You might see how well the workpiece would fit in your 5 inch 4-jaw.  You might have enough thread engagement left on the adjusting screws to be safe if you're careful.  You would also have to be sure that the chuck jaws are not going to hit the ways when they are over extended like that.


----------



## PrettyHateMachining (Dec 11, 2017)

JimDawson said:


> Bolting the workpiece to the faceplate sounds like your best alternative, but it might be a bit tricky to face around the bolts.    You could use countersunk cap screws and countersink them over deep so you can cut right over the top of them.  Centering is done just like on the 4 jaw, except you are using a soft hammer to tap the workpiece into position after you snug up the screws a bit.
> 
> You might see how well the workpiece would fit in your 5 inch 4-jaw.  You might have enough thread engagement left on the adjusting screws to be safe if you're careful.  You would also have to be sure that the chuck jaws are not going to hit the ways when they are over extended like that.



Thanks for your reply. I had planned on doing your idea (countersunk bolts about 1/8" under the surface) or I was going to drill the holes through the workpiece, tap them, and then bolt from the backside of the faceplate (bolt heads on the backside) and cut off the protruding bolts flush (or just beneath) the surface to be faced. The holes don't matter, this piece will get plug-welded to something else so it actually NEEDS holes drilled in it eventually. I guess one way requires a countersink and one way requires some tapping so they're both extra work.

As far as using the 5" 4jaw, I was considering that but I really have no reference as far as what is acceptable - how far out I can get the jaws safely. There will be basically no workpiece sticking out of the jaws (maybe 1/8" of it will so I can face it off easily) so I doubt clamping pressure has to be crazy. I guess I was worried about possibly damaging the chuck by having such little thread engagement? Is there a rule of thumb here? I've literally never even used my 4jaw, that's how newbie I am so I don't know what the guidelines are for what can fit in it and what can't.


----------



## JimDawson (Dec 11, 2017)

PrettyHateMachining said:


> I guess I was worried about possibly damaging the chuck by having such little thread engagement?

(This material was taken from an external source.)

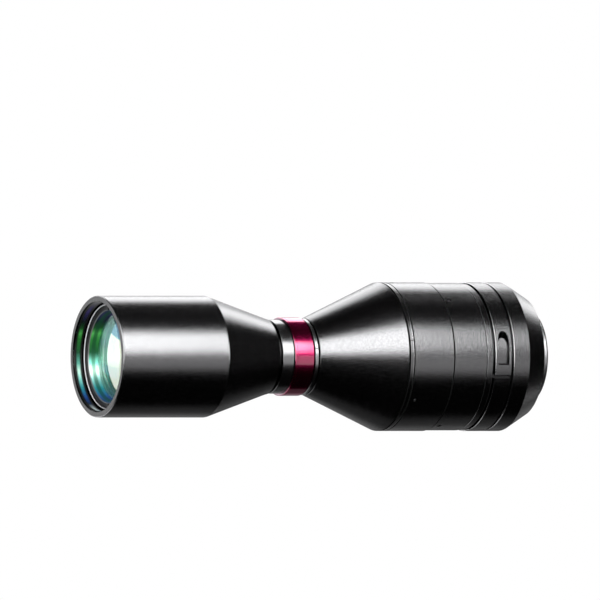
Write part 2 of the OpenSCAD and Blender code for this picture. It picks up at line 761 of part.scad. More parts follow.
front_barrel();
front_retaining_ring();
front_lens();
front_spacer_ring();
front_doublet_crown();
front_doublet_flint();
front_cone();
neck_tube();
aperture_stop();
stop_retaining_ring();
accent_ring();
neck_lock_ring();
rear_cone();
cone_lock_ring();
group_barrel();
group_barrel_screws();
rear_doublet_flint();
rear_doublet_crown();
rear_spacer_ring();
rear_lens();
rear_retaining_ring();
rear_barrel();
rear_barrel_screws();
stop_ring();
split_band();
adapter_lock_screws();
camera_adapter();
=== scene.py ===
# %% [markdown]
# # A bi-telecentric lens
#
# This script dresses a finished CAD model of a machine-vision lens. The metal
# barrels, the rings and the glass come from the CAD file and stay where they are.
# Blender adds their finishes, the turns of the two threads, and a small photo
# studio. The optical axis lies along X, the front glass looks towards -X, the
# camera end is at +X, and +Z is up.

import math

import bpy
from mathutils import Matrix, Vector


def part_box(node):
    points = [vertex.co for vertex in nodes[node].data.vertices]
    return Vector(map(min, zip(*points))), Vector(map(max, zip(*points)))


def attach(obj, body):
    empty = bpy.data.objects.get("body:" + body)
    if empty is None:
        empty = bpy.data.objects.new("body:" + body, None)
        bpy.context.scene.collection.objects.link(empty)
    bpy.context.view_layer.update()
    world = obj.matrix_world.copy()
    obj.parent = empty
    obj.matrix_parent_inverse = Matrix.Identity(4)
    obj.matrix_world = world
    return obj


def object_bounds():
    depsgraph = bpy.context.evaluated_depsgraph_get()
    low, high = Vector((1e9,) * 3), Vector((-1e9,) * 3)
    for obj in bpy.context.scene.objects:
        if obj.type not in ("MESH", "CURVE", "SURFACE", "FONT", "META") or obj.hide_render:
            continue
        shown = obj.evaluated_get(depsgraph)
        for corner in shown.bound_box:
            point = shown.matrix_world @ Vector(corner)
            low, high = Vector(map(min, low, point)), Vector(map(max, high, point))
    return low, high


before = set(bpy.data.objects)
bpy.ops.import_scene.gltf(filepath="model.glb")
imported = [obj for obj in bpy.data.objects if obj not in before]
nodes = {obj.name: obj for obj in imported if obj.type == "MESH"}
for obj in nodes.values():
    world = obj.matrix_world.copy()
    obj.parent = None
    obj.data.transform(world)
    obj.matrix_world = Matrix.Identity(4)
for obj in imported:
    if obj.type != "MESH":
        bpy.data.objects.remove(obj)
cad_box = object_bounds()
print("CAD box:", cad_box)
print("CAD nodes:", len(nodes))

# %% [markdown]
# ## Places on the lens
#
# A finish often follows a place, such as the bright edge of a step or the inside of a
# bore. The joints between the pieces are read from the CAD boxes, so that they stay
# true if a barrel changes its length. Sizes inside a piece don't show in its box, so
# those are written down as the CAD source has them.

# %% Measure the places that the finishes need
MM = 0.001

filter_thread_r = 43.0 * MM
filter_thread_depth = 8.5 * MM
cell_r = 40.4 * MM
camera_thread_r = 36.0 * MM

rim_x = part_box("front_barrel")[0][0]
step_x = rim_x + filter_thread_depth
lock_front, lock_rear = (corner[0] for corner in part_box("cone_lock_ring"))
rear_barrel_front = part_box("rear_barrel")[0][0]
stop_front, stop_rear = (corner[0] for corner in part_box("stop_ring"))
band_front, band_rear = (corner[0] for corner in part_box("split_band"))
body_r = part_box("group_barrel")[1][2]
middle_x = (cad_box[0][0] + cad_box[1][0]) / 2

print("front rim at x =", round(rim_x, 4), "widest radius", round(body_r, 4))
print("band from", round(band_front, 4), "to", round(band_rear, 4))

# %% [markdown]
# ## Shader maths as plain expressions
#
# A finish needs some maths, such as "one minus this mask". Wiring Math nodes by hand
# is slow to read, so a small class wraps a node's output socket. Adding or
# multiplying two wrapped sockets adds the Math node and links it. The reflected
# forms (`__radd__` and its kin) make `1 - mask` work as well as `mask - 1`.


# %% A value in a shader
class Value:
    def __init__(self, graph, socket):
        self.graph = graph
        self.socket = socket

    def maths(self, operation, *numbers):
        settings = {"operation": operation}
        return self.graph.node("ShaderNodeMath", settings, dict(enumerate(numbers)))

    def __add__(self, other):
        return self.maths("ADD", self, other)

    def __radd__(self, other):
        return self.maths("ADD", other, self)

    def __sub__(self, other):
        return self.maths("SUBTRACT", self, other)

    def __rsub__(self, other):
        return self.maths("SUBTRACT", other, self)

    def __mul__(self, other):
        return self.maths("MULTIPLY", self, other)

    def __rmul__(self, other):
        return self.maths("MULTIPLY", other, self)

    def __truediv__(self, other):
        return self.maths("DIVIDE", self, other)

    def root(self):
        return self.maths("SQRT", self)

    def larger(self, other):
        return self.maths("MAXIMUM", self, other)

    def smaller(self, other):
        return self.maths("MINIMUM", self, other)

    def ramp(self, low, high):
        """0 below low and 1 above high, with a smooth step between them."""
        settings = {"interpolation_type": "SMOOTHSTEP"}
        values = {"Value": self, "From Min": low, "From Max": high}
        return self.graph.node("ShaderNodeMapRange", settings, values)

    def band(self, low, high, soft):
        """1 between low and high, and 0 outside. Each edge is soft for this far both ways."""
        rise = self.ramp(low - soft, low + soft)
        return rise * (1 - self.ramp(high - soft, high + soft))

    def colours(self, stops):
        """Turns the value into a colour, by stops that are each a position and a colour."""
        return self.graph.node("ShaderNodeValToRGB", {"stops": stops}, {"Fac": self})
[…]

That is a good concern.  If you don't get crazy with tightening, 3 or more threads should be OK, it really depends on how snug the jaws fit in the chuck.  If they are pretty tight you can get away with a bit less thread engagement.  If they are sloppy then more engagement would be better.  I can't advise you on an absolute limit, but just excersize due caution.


----------



## Dabbler (Dec 11, 2017)

+1 on 3 threads.  Use very light cuts.


----------



## markba633csi (Dec 11, 2017)

You could get by on 2 threads but you are really out on a limb when you do that. But I've done it and lived to tell the tale.
Ever seen chuck jaws with broken threads? That's how it happens when you tighten too much. 
Mark


----------



## PrettyHateMachining (Dec 11, 2017)

I grabbed the 5" 4jaw and tried it out - no go. I can't even get it to grip the 7" stock with ANY threads at all. It grips 6" stock with 5-6 threads engaged so that will be fine, guess it's the faceplate for the 7" unless anyone has an idea about mounting a 6" 4jaw to this 1030V? I know you can get the backing plates from PM but I'd have no idea how to get it to mate to a 6" 4jaw. Unless anyone wants to hold my hand (I don't have a mill).


----------



## markba633csi (Dec 11, 2017)

I'd go with the faceplate method, using tapped holes like you had mentioned.  It'll work fine.
Mark


----------



## woodchucker (Dec 11, 2017)

you could always turn between centers. Do you have a half dead center? Use a center finding square to find the center, drill it, load it, and friction turn it, or make a dog out of some scrap metal and set a bolt in your dog plate.

You could also mount a plug to the back of the piece using a centered tapped hole. And one offset. That way you could grab it in the jaws. You would only need to worry about the center to align it.  But then you would need a steady rest to hold the free end.


----------



## Larry42 (Jan 18, 2018)

That is a perfect job for your face plate. I'd be inclined to drill & tap and bolt through from the back side. You can shim it between the work and face plate if the work is pretty crooked. Find the center with any means you have. Drill a small hole to use your live center in and push the work against the face plate. Mark, drill/tap, attach.


----------